Ao mesmo tempo, obscurece-se o papel que muitos colégios privados têm na nossa educação (do Moderno, onde eu estudei, ao Valsassina e outros colégios laicos, àqueles que como o São João de Brito, Salesianos, Maristas, etc. têm orientação religiosa). Dirão que são colégios de elite. É certo! Mas visitei muitas escolas do Estado com instalações muito melhores do que as destes colégios chamados de elite; assim como conheço escolas públicas frequentadas por elites semelhantes às que frequentam esses colégios.

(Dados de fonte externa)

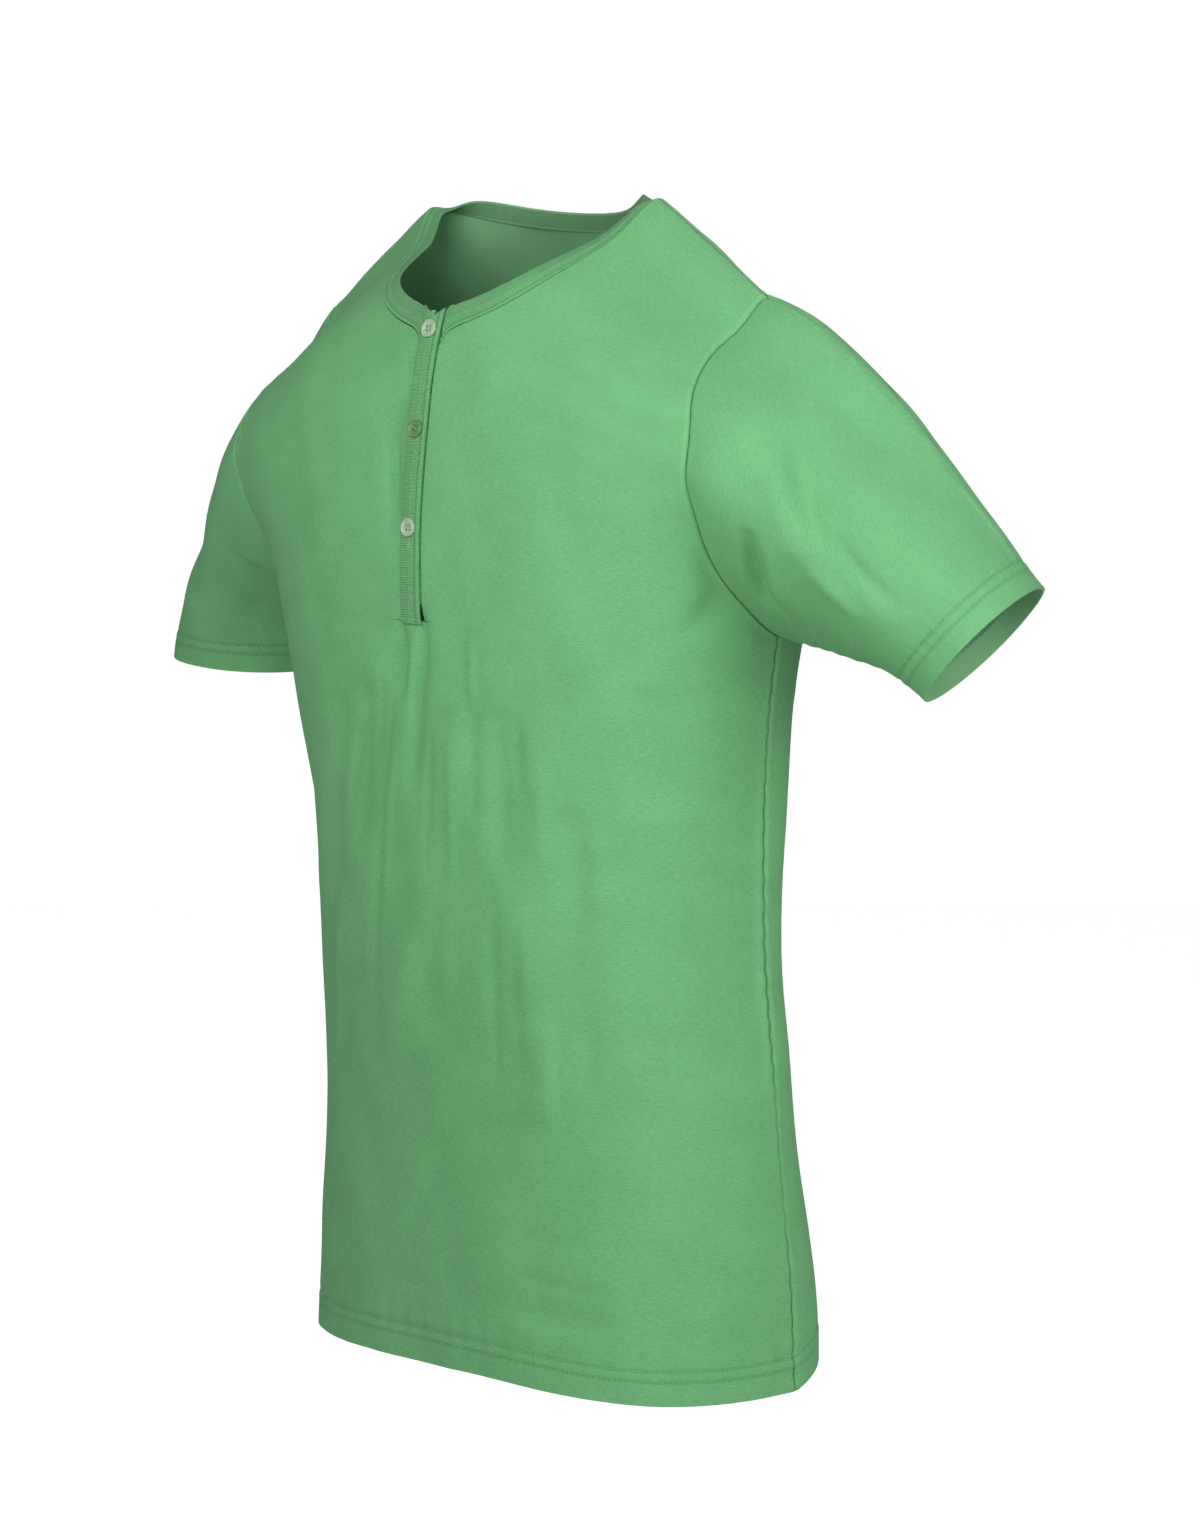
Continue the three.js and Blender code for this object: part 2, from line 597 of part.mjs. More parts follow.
function fromSolid(solid) {
  const mesh = solid.getMesh();
  const geometry = new THREE.BufferGeometry();
  geometry.setAttribute("position", new THREE.Float32BufferAttribute(mesh.vertProperties, 3));
  geometry.setIndex(Array.from(mesh.triVerts));
  return geometry;
}

// A button that lies on its back: a raised rim round a dished middle with four holes.
function buttonGeometry() {
  const profile = BUTTON_PROFILE.map(({ radius, height }) => new THREE.Vector2(radius, height));
  let button = toSolid(new THREE.LatheGeometry(profile, ROUND_SEGMENTS));
  for (const [x, z] of [[1, 1], [-1, 1], [-1, -1], [1, -1]]) {
    const hole = new THREE.CylinderGeometry(BUTTON_HOLE, BUTTON_HOLE, 8, 8);
    hole.translate(x * BUTTON_HOLE_OFF, 0, z * BUTTON_HOLE_OFF);
    button = button.subtract(toSolid(hole));
  }
  return fromSolid(button);
}

const JERSEY = new THREE.MeshStandardMaterial({ color: 0x63ad6d, roughness: 0.92, metalness: 0 });
const RIB = new THREE.MeshStandardMaterial({ color: 0x66af70, roughness: 0.9, metalness: 0 });
const PALE_BUTTON = new THREE.MeshStandardMaterial({ color: 0xc3d2bb, roughness: 0.35, metalness: 0 });
const OLIVE_BUTTON = new THREE.MeshStandardMaterial({ color: 0x6f8f66, roughness: 0.35, metalness: 0 });

const shirt = new THREE.Group();
shirt.name = "henley_shirt";

function add(name, geometry, material) {
  const mesh = new THREE.Mesh(geometry, material);
  mesh.name = name;
  shirt.add(mesh);
  return mesh;
}

add("front_panel", wallGeometry(panelSheet(-1)), JERSEY);
add("back_panel", wallGeometry(panelSheet(1)), JERSEY);
add("left_sleeve", wallGeometry(sleeveSheet(1)), JERSEY);
add("right_sleeve", wallGeometry(sleeveSheet(-1)), JERSEY);
add("neckband", wallGeometry(bandSheet()), RIB);
add("upper_placket", wallGeometry(placketSheet(UPPER_PLACKET)), RIB);
add("under_placket", wallGeometry(placketSheet(UNDER_PLACKET)), RIB);

BUTTON_HEIGHTS.forEach((z, i) => {
  const { place, normal } = frontPoint(0, z);
  const button = add(`button_${i + 1}`, buttonGeometry(), i === 1 ? OLIVE_BUTTON : PALE_BUTTON);
  const lift = UPPER_PLACKET.lift + PLACKET_WALL / 2 + BUTTON_GAP;
  button.position.copy(place).addScaledVector(normal, lift);
  button.quaternion.setFromUnitVectors(new THREE.Vector3(0, 1, 0), normal);
});

export default shirt;
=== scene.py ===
import math

import bpy
import numpy as np
from mathutils import Matrix, Vector


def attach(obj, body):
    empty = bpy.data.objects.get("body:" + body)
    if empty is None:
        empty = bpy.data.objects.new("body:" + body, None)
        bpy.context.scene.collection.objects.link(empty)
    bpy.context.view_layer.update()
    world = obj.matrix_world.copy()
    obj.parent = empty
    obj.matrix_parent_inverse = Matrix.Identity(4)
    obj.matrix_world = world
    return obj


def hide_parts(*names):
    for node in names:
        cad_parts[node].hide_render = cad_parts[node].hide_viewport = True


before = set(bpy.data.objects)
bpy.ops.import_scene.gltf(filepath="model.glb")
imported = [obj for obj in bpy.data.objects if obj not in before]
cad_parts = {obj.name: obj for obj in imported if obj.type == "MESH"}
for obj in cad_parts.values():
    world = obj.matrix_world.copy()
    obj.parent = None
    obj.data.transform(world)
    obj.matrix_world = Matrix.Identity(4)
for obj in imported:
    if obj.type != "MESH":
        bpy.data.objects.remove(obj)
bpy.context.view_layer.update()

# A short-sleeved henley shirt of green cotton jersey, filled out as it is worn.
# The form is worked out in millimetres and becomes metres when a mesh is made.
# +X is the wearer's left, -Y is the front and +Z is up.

bl_info = {
    "name": "Henley Shirt",
    "version": (1, 0, 0),
    "blender": (4, 5, 0),
    "location": "View3D > Sidebar > Henley",
    "description": "Builds a henley shirt of jersey and rib knit with its sewing and buttons",
    "category": "Add Mesh",
}

METRE = 0.001


def table(names, *rows):
    """Rows of numbers under named columns."""
    columns = zip(names.split(), zip(*rows))
    return {name: np.array(values, float) for name, values in columns}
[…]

Ninguém - penso que nem o Governo que é sempre o principal suspeito de tudo - quer tirar ao Estado a capacidade de definir as metas de aprendizagem, o essencial dos programas escolares e as avaliações finais. Mas tem-se pretendido que o Estado, além destas incumbências que devem ser suas, tenha também o poder de dar emprego aos professores, de contratar empreiteiros para as construções e reparações de escolas, enfim, de controlar tudo quanto mexe na educação.
Não é a Constituição que está em causa. Quem fica em causa com a liberdade de escolha na educação é um poderosíssimo lóbi que há demasiados anos delapida milhões que já foram gastos naquele gigante insaciável que é o Ministério da Educação.